Object modeling scripts:

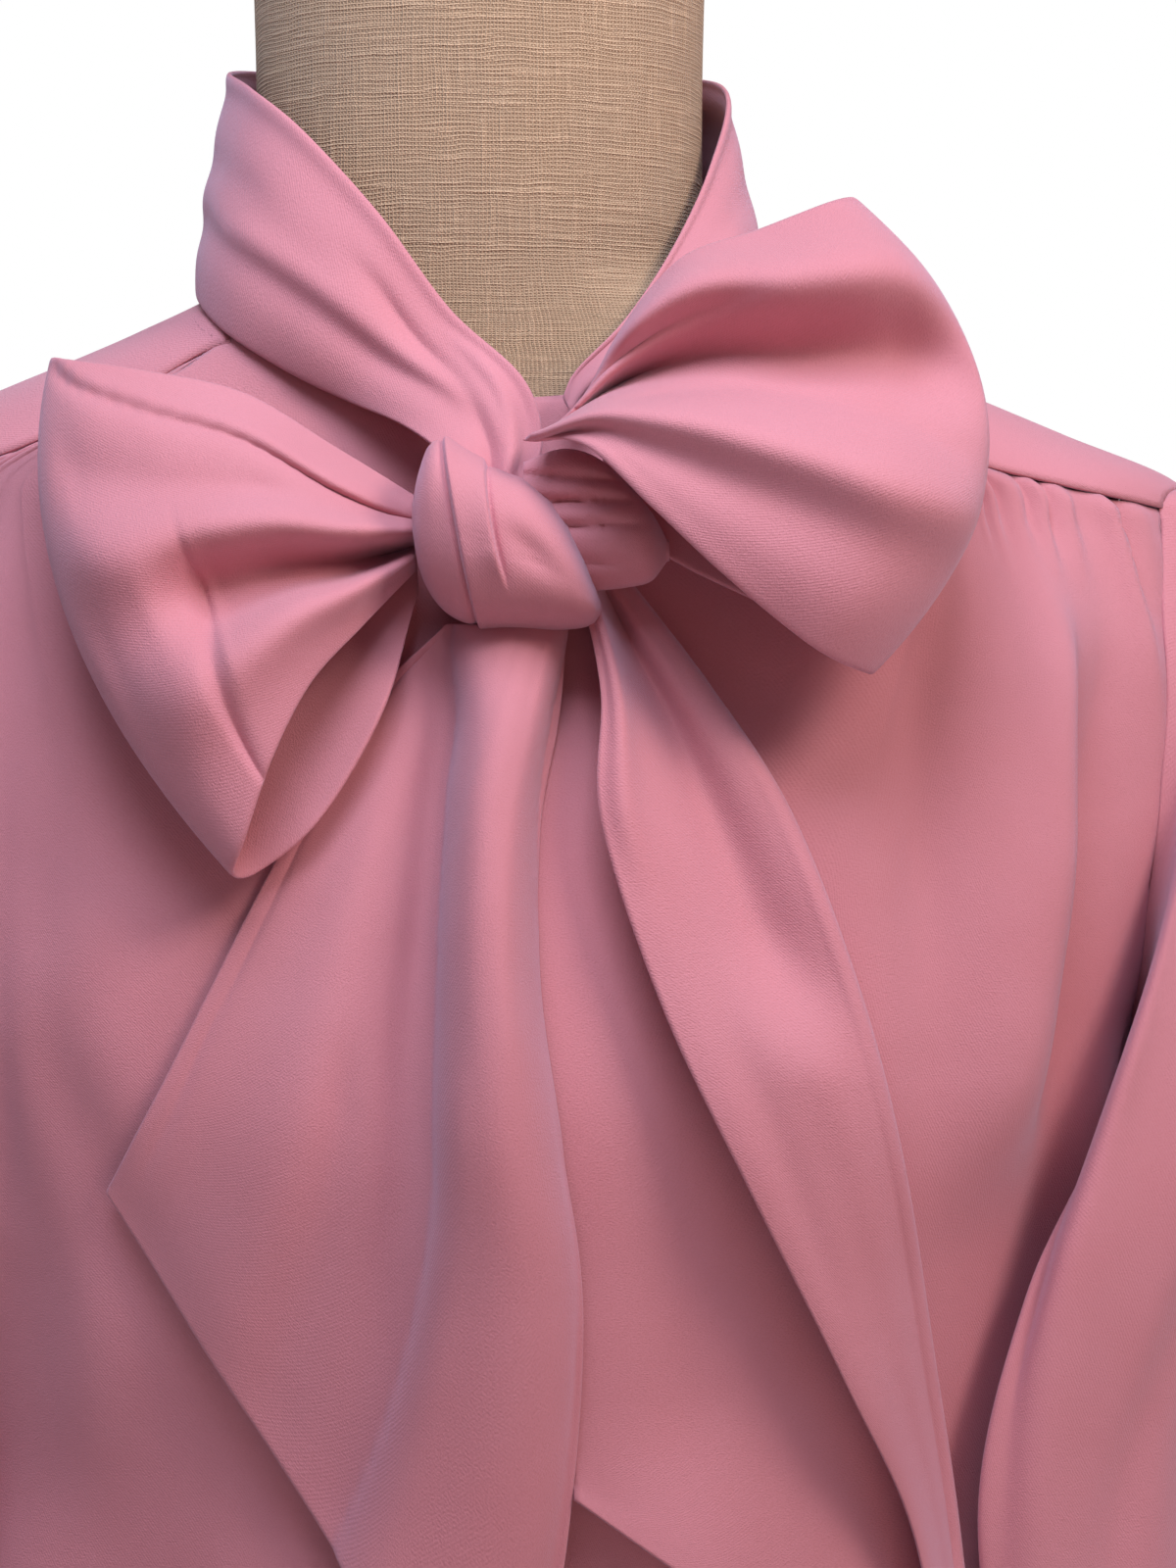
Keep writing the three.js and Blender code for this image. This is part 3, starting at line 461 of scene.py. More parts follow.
bodyFolds = [  # place round the body in degrees, width, depth, top, low end, lean
    (38, 7, 7, 768, 585, 4), (56, 6, 4, 764, 690, 3), (50, 6, -4, 740, 560, 6),
    (66, 8, 4, 640, 300, 2), (-37, 7, 6, 768, 600, -4), (-54, 6, 4, 764, 680, -3),
    (-49, 6, -4, 735, 560, -5), (-66, 8, 4, 650, 280, -2), (18, 9, 5, 560, 190, 3),
    (-14, 9, 5, 540, 190, -2), (42, 9, 6, 520, 190, 2), (-42, 9, 6, 540, 190, -3),
    (118, 9, 5, 600, 190, 0), (-116, 9, 5, 620, 190, 0), (150, 10, 6, 700, 190, 3),
    (-148, 10, 6, 690, 190, -3), (178, 10, 5, 560, 190, 0)]
softFolds = [  # the smaller creases, which the solid leaves out
    (46, 4.2, 4.5, 768, 600, 1), (54, 3.6, -4.0, 760, 600, 2), (36, 4.6, -3.5, 760, 590, 2),
    (-39, 3.0, 5.0, 768, 560, -4), (-46, 3.6, -3.0, 756, 620, -4), (-34, 2.8, -4.5, 766, 590, -4),
    (44, 2.8, 3.0, 762, 640, 4), (47.5, 2.2, -2.6, 755, 610, 5), (33, 2.6, -2.4, 758, 640, 3),
    (61, 2.6, 2.4, 750, 650, 5), (27, 5, 3.0, 720, 520, 6), (12, 6, -2.6, 700, 520, 4),
    (-31, 3, -2.2, 752, 640, -3), (-44, 2.8, 2.4, 760, 655, -4), (-60, 3, 2.4, 742, 650, -5),
    (-26, 5, 2.8, 700, 520, -5), (-34, 4, -3.0, 660, 560, 8), (72, 5, -3.0, 660, 520, 9),
    (78, 4, 2.2, 640, 480, 12), (-73, 5, -2.5, 655, 520, -10), (-79, 4, 2.2, 640, 470, -12),
    (104, 5, -2.2, 640, 420, -8), (-102, 5, -2.2, 650, 420, 9), (134, 4, 2, 730, 420, 4),
    (-131, 4, 2, 726, 430, -5), (164, 5, -2, 700, 300, 2), (-165, 5, -2, 690, 300, -2),
    (4, 7, -3, 480, 190, 2), (-28, 6, -3, 520, 190, -2), (30, 6, -3, 500, 190, 3)]


def foldPush(folds, turn, z, fade, lowest=0, closed=True):  # one that ends at the lowest edge runs over it
    degrees = np.degrees(turn)
    push = np.zeros(np.broadcast(degrees, z).shape)
    for centre, wide, deep, top, low, lean in folds:
        away = degrees - centre - lean * (top - z) / 100
        away = (away + 180) % 360 - 180 if closed else away
        ends = smooth((top - z) / fade) * (1 if low <= lowest else smooth((z - low) / fade))
        push = push + deep * bell(away / wide) * ends
    return push


def blousePoint(turn, z, out=0.0, fine=1.0):
    start, over = blouse["plainChest"]   # the chest stays as the tails need it
    near = smooth((np.abs(turn) - start) / over)
    main, small = [foldPush(f, turn, z, blouse["foldFade"], blouse["hemZ"]) for f in (bodyFolds, softFolds)]
    return ringPoint(blouseRings, turn, z, out + main + fine * small * near)


def turnAt(rings, x, z):
    side = readTable(rings, "z", z, "side")
    turn = np.arcsin(np.minimum(np.abs(x) / side, 1))
    for n in range(4):
        full = 1 + squareness * np.sin(2 * turn) ** 2
        turn = np.arcsin(np.minimum(np.abs(x) / (side * full), 1))
    return turn * np.where(np.asarray(x) < 0, -1, 1)


def chestY(x, z):
    return blousePoint(turnAt(blouseRings, x, z), z)[..., 1] - blouse["tailGap"]


def heightOfWidth(width):
    z = np.linspace(blouse["backSeamZ"], blouseRings["z"][-1], 2000)
    side = readTable(blouseRings, "z", z, "side")
    return np.interp(-width, -side, z)


gathers = [  # tucks under the yoke seam: place from the middle, width, depth, length, drift
    (98, 1.7, 1.1, 30, -3), (102, 1.3, -1.3, 24, -2), (106, 1.6, 1.2, 34, -2), (111, 1.5, -1.2, 26, -1),
    (116, 1.8, 1.1, 36, -1), (121, 1.4, -1.2, 24, 0), (127, 2.6, 1.0, 42, -2), (133.6, 1.3, -1.5, 22, -3),
    (136.8, 1.4, 1.5, 32, -3), (140.4, 1.2, -1.7, 26, -2), (144.2, 1.7, 1.2, 32, 2), (149, 2.8, -0.9, 30, 1),
    (155.6, 1.7, 2.4, 74, 12), (159.6, 1.9, -1.8, 44, 9), (165.5, 2.8, 1.0, 32, 5)]


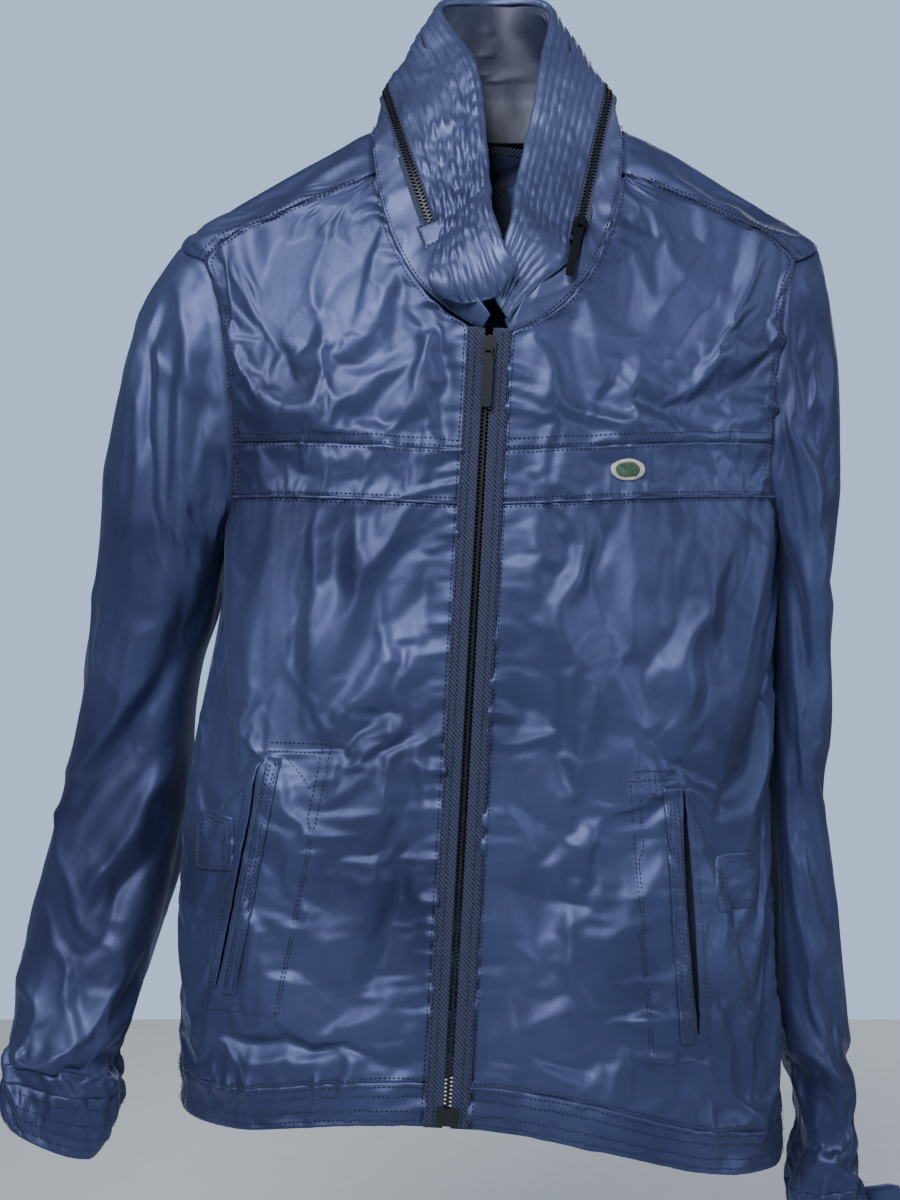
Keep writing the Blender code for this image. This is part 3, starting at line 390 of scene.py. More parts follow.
def collar_base(w):
    """The neckline seam on the body's surface."""
    side, out = math.copysign(1, w), abs(w)
    if out < SIDE_SHARE:
        return body(side * lerp(180, 90, out / SIDE_SHARE), NECK_SIDE_Z)
    reach = 80 if side > 0 else 73
    turn = math.radians(((out - SIDE_SHARE) / (1 - SIDE_SHARE)) ** 1.12 * reach)
    z = NECK_SIDE_Z - NECK_DROP * math.sin(turn)
    return body(angle_at(side * NECK_HALF_WIDTH * math.cos(turn), z), z)


HOOD_CURVE = path(
    (-1.0, -0.0173, -0.0829, -0.1246),
    (-0.85, -0.0332, -0.0735, -0.0974),
    (-0.7, -0.0475, -0.06, -0.062),
    (-0.52, -0.0635, -0.039, -0.012),
    (-SIDE_SHARE, -0.079, 0.002, 0.043),
    (-0.27, -0.0808, 0.013, 0.054),
    (-0.2, -0.0735, 0.03, 0.0625),
    (-0.1, -0.0455, 0.05, 0.064),
    (0.0, 0.0, 0.059, 0.064),
    (0.1, 0.0455, 0.05, 0.064),
    (0.2, 0.0735, 0.03, 0.0625),
    (0.27, 0.0812, 0.0125, 0.0545),
    (SIDE_SHARE, *HOOD_ZIP_HIGH),
    (0.36, *lerp(HOOD_ZIP_HIGH, HOOD_ZIP_LOW, 0.03 / 0.37)),
    (0.67, *lerp(HOOD_ZIP_HIGH, HOOD_ZIP_LOW, 0.34 / 0.37)),
    (ZIP_END, *HOOD_ZIP_LOW),
    (0.76, 0.047, -0.069, -0.0905),
    (0.88, 0.0281, -0.0745, -0.1075),
    (1.0, 0.0134, -0.0832, -0.1273),
)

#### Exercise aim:
Go back to the listing above and please repeat it exactly.

#### Complete response:
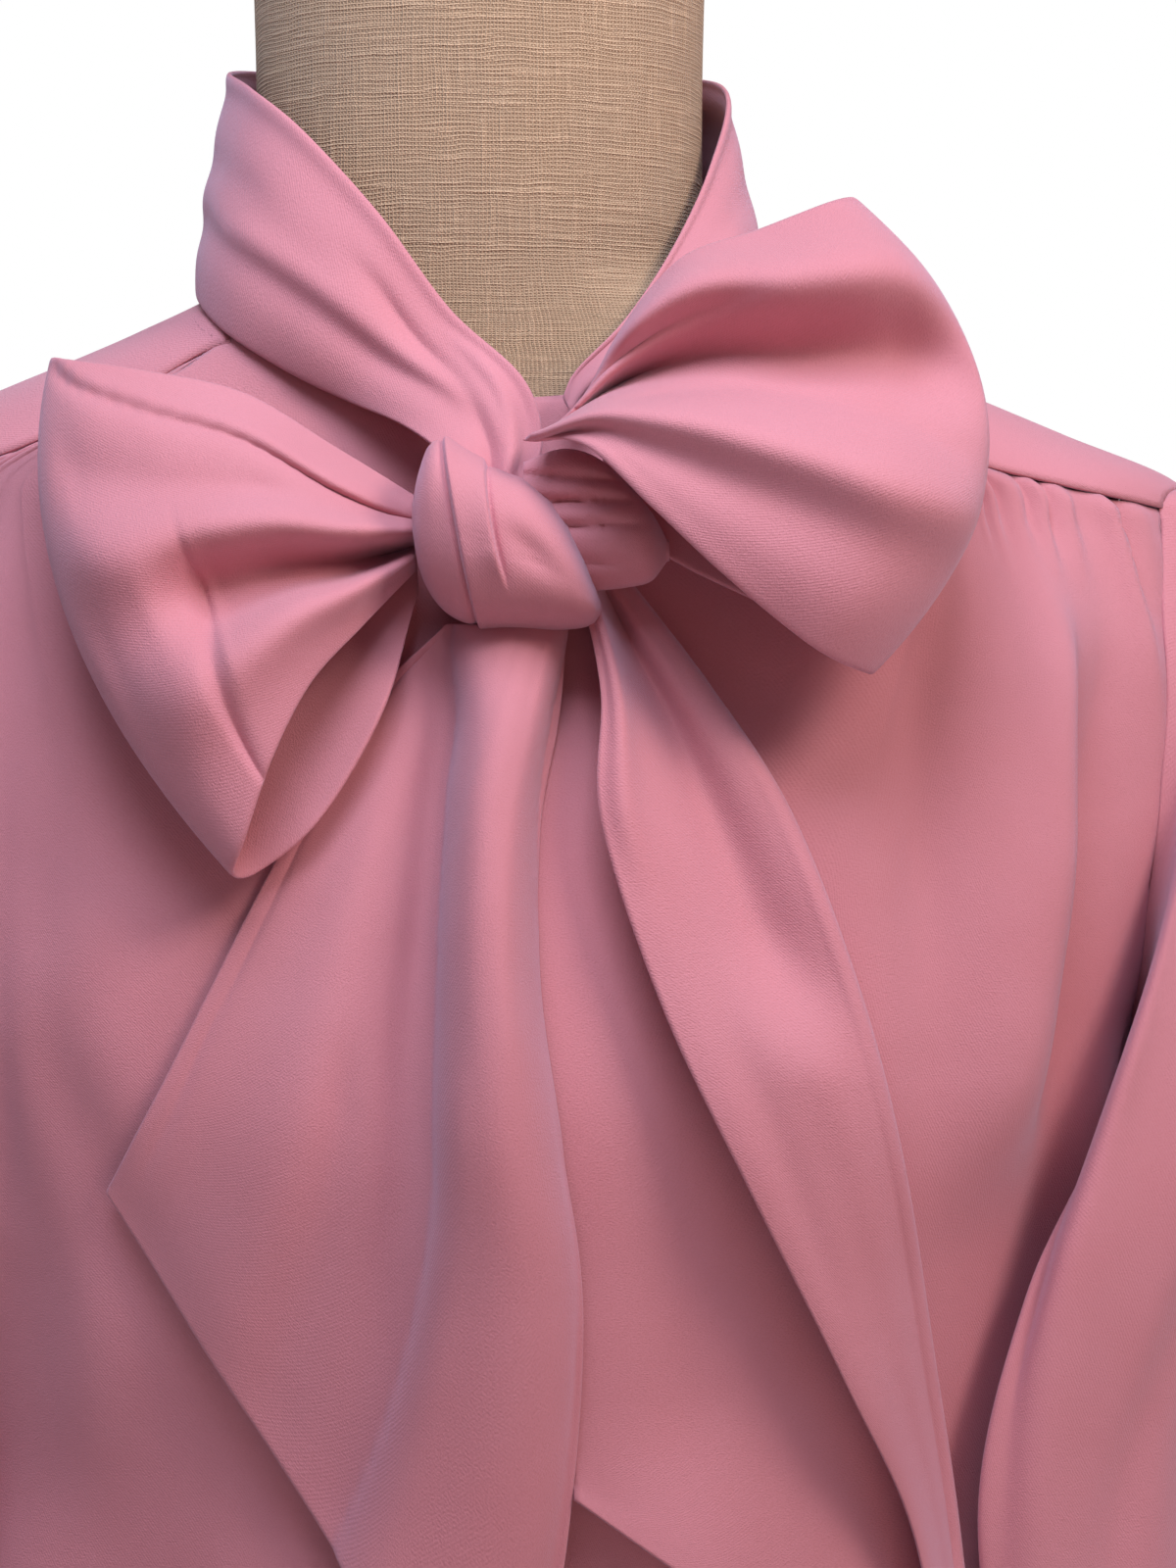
Keep writing the three.js and Blender code for this image. This is part 3, starting at line 461 of scene.py. More parts follow.
bodyFolds = [  # place round the body in degrees, width, depth, top, low end, lean
    (38, 7, 7, 768, 585, 4), (56, 6, 4, 764, 690, 3), (50, 6, -4, 740, 560, 6),
    (66, 8, 4, 640, 300, 2), (-37, 7, 6, 768, 600, -4), (-54, 6, 4, 764, 680, -3),
    (-49, 6, -4, 735, 560, -5), (-66, 8, 4, 650, 280, -2), (18, 9, 5, 560, 190, 3),
    (-14, 9, 5, 540, 190, -2), (42, 9, 6, 520, 190, 2), (-42, 9, 6, 540, 190, -3),
    (118, 9, 5, 600, 190, 0), (-116, 9, 5, 620, 190, 0), (150, 10, 6, 700, 190, 3),
    (-148, 10, 6, 690, 190, -3), (178, 10, 5, 560, 190, 0)]
softFolds = [  # the smaller creases, which the solid leaves out
    (46, 4.2, 4.5, 768, 600, 1), (54, 3.6, -4.0, 760, 600, 2), (36, 4.6, -3.5, 760, 590, 2),
    (-39, 3.0, 5.0, 768, 560, -4), (-46, 3.6, -3.0, 756, 620, -4), (-34, 2.8, -4.5, 766, 590, -4),
    (44, 2.8, 3.0, 762, 640, 4), (47.5, 2.2, -2.6, 755, 610, 5), (33, 2.6, -2.4, 758, 640, 3),
    (61, 2.6, 2.4, 750, 650, 5), (27, 5, 3.0, 720, 520, 6), (12, 6, -2.6, 700, 520, 4),
    (-31, 3, -2.2, 752, 640, -3), (-44, 2.8, 2.4, 760, 655, -4), (-60, 3, 2.4, 742, 650, -5),
    (-26, 5, 2.8, 700, 520, -5), (-34, 4, -3.0, 660, 560, 8), (72, 5, -3.0, 660, 520, 9),
    (78, 4, 2.2, 640, 480, 12), (-73, 5, -2.5, 655, 520, -10), (-79, 4, 2.2, 640, 470, -12),
    (104, 5, -2.2, 640, 420, -8), (-102, 5, -2.2, 650, 420, 9), (134, 4, 2, 730, 420, 4),
    (-131, 4, 2, 726, 430, -5), (164, 5, -2, 700, 300, 2), (-165, 5, -2, 690, 300, -2),
    (4, 7, -3, 480, 190, 2), (-28, 6, -3, 520, 190, -2), (30, 6, -3, 500, 190, 3)]


def foldPush(folds, turn, z, fade, lowest=0, closed=True):  # one that ends at the lowest edge runs over it
    degrees = np.degrees(turn)
    push = np.zeros(np.broadcast(degrees, z).shape)
    for centre, wide, deep, top, low, lean in folds:
        away = degrees - centre - lean * (top - z) / 100
        away = (away + 180) % 360 - 180 if closed else away
        ends = smooth((top - z) / fade) * (1 if low <= lowest else smooth((z - low) / fade))
        push = push + deep * bell(away / wide) * ends
    return push


def blousePoint(turn, z, out=0.0, fine=1.0):
    start, over = blouse["plainChest"]   # the chest stays as the tails need it
    near = smooth((np.abs(turn) - start) / over)
    main, small = [foldPush(f, turn, z, blouse["foldFade"], blouse["hemZ"]) for f in (bodyFolds, softFolds)]
    return ringPoint(blouseRings, turn, z, out + main + fine * small * near)


def turnAt(rings, x, z):
    side = readTable(rings, "z", z, "side")
    turn = np.arcsin(np.minimum(np.abs(x) / side, 1))
    for n in range(4):
        full = 1 + squareness * np.sin(2 * turn) ** 2
        turn = np.arcsin(np.minimum(np.abs(x) / (side * full), 1))
    return turn * np.where(np.asarray(x) < 0, -1, 1)


def chestY(x, z):
    return blousePoint(turnAt(blouseRings, x, z), z)[..., 1] - blouse["tailGap"]


def heightOfWidth(width):
    z = np.linspace(blouse["backSeamZ"], blouseRings["z"][-1], 2000)
    side = readTable(blouseRings, "z", z, "side")
    return np.interp(-width, -side, z)


gathers = [  # tucks under the yoke seam: place from the middle, width, depth, length, drift
    (98, 1.7, 1.1, 30, -3), (102, 1.3, -1.3, 24, -2), (106, 1.6, 1.2, 34, -2), (111, 1.5, -1.2, 26, -1),
    (116, 1.8, 1.1, 36, -1), (121, 1.4, -1.2, 24, 0), (127, 2.6, 1.0, 42, -2), (133.6, 1.3, -1.5, 22, -3),
    (136.8, 1.4, 1.5, 32, -3), (140.4, 1.2, -1.7, 26, -2), (144.2, 1.7, 1.2, 32, 2), (149, 2.8, -0.9, 30, 1),
    (155.6, 1.7, 2.4, 74, 12), (159.6, 1.9, -1.8, 44, 9), (165.5, 2.8, 1.0, 32, 5)]


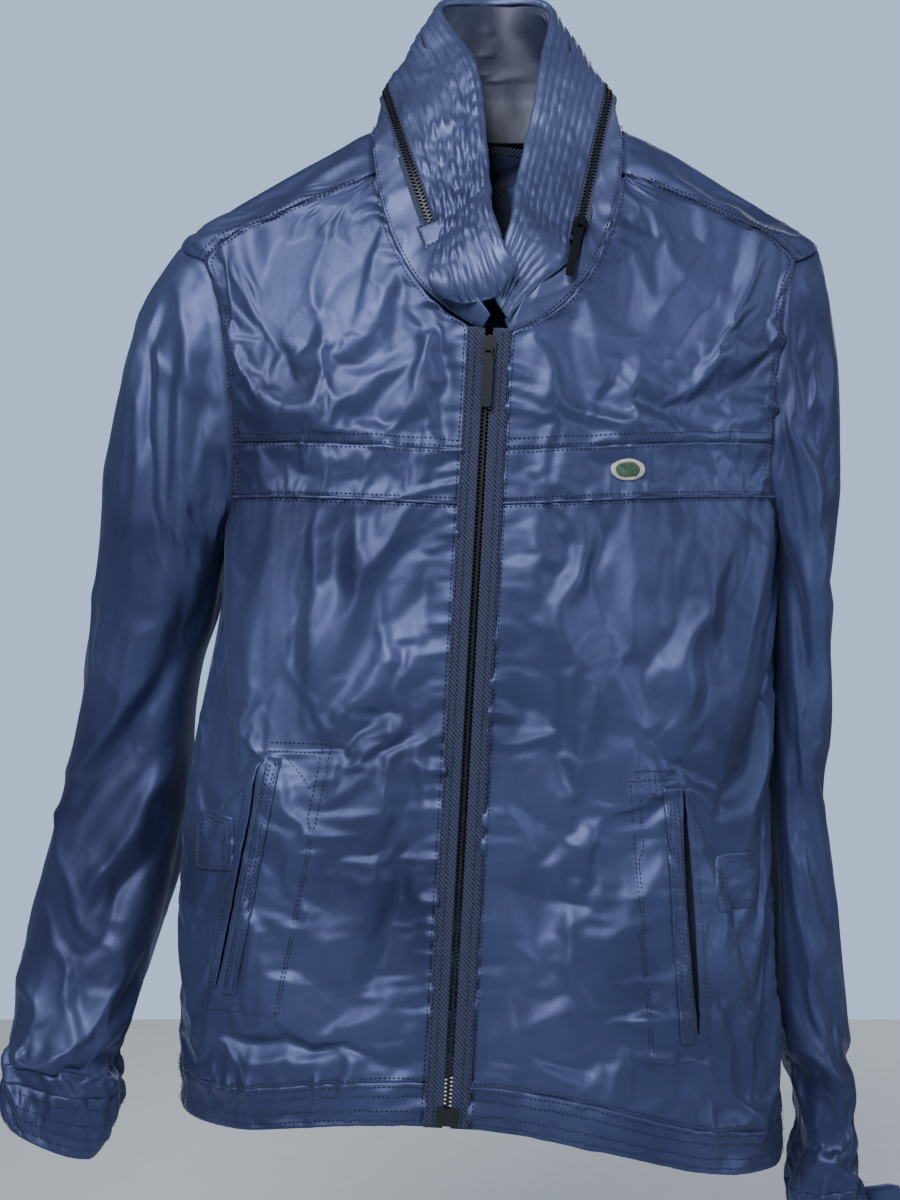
Keep writing the Blender code for this image. This is part 3, starting at line 390 of scene.py. More parts follow.
def collar_base(w):
    """The neckline seam on the body's surface."""
    side, out = math.copysign(1, w), abs(w)
    if out < SIDE_SHARE:
        return body(side * lerp(180, 90, out / SIDE_SHARE), NECK_SIDE_Z)
    reach = 80 if side > 0 else 73
    turn = math.radians(((out - SIDE_SHARE) / (1 - SIDE_SHARE)) ** 1.12 * reach)
    z = NECK_SIDE_Z - NECK_DROP * math.sin(turn)
    return body(angle_at(side * NECK_HALF_WIDTH * math.cos(turn), z), z)


HOOD_CURVE = path(
    (-1.0, -0.0173, -0.0829, -0.1246),
    (-0.85, -0.0332, -0.0735, -0.0974),
    (-0.7, -0.0475, -0.06, -0.062),
    (-0.52, -0.0635, -0.039, -0.012),
    (-SIDE_SHARE, -0.079, 0.002, 0.043),
    (-0.27, -0.0808, 0.013, 0.054),
    (-0.2, -0.0735, 0.03, 0.0625),
    (-0.1, -0.0455, 0.05, 0.064),
    (0.0, 0.0, 0.059, 0.064),
    (0.1, 0.0455, 0.05, 0.064),
    (0.2, 0.0735, 0.03, 0.0625),
    (0.27, 0.0812, 0.0125, 0.0545),
    (SIDE_SHARE, *HOOD_ZIP_HIGH),
    (0.36, *lerp(HOOD_ZIP_HIGH, HOOD_ZIP_LOW, 0.03 / 0.37)),
    (0.67, *lerp(HOOD_ZIP_HIGH, HOOD_ZIP_LOW, 0.34 / 0.37)),
    (ZIP_END, *HOOD_ZIP_LOW),
    (0.76, 0.047, -0.069, -0.0905),
    (0.88, 0.0281, -0.0745, -0.1075),
    (1.0, 0.0134, -0.0832, -0.1273),
)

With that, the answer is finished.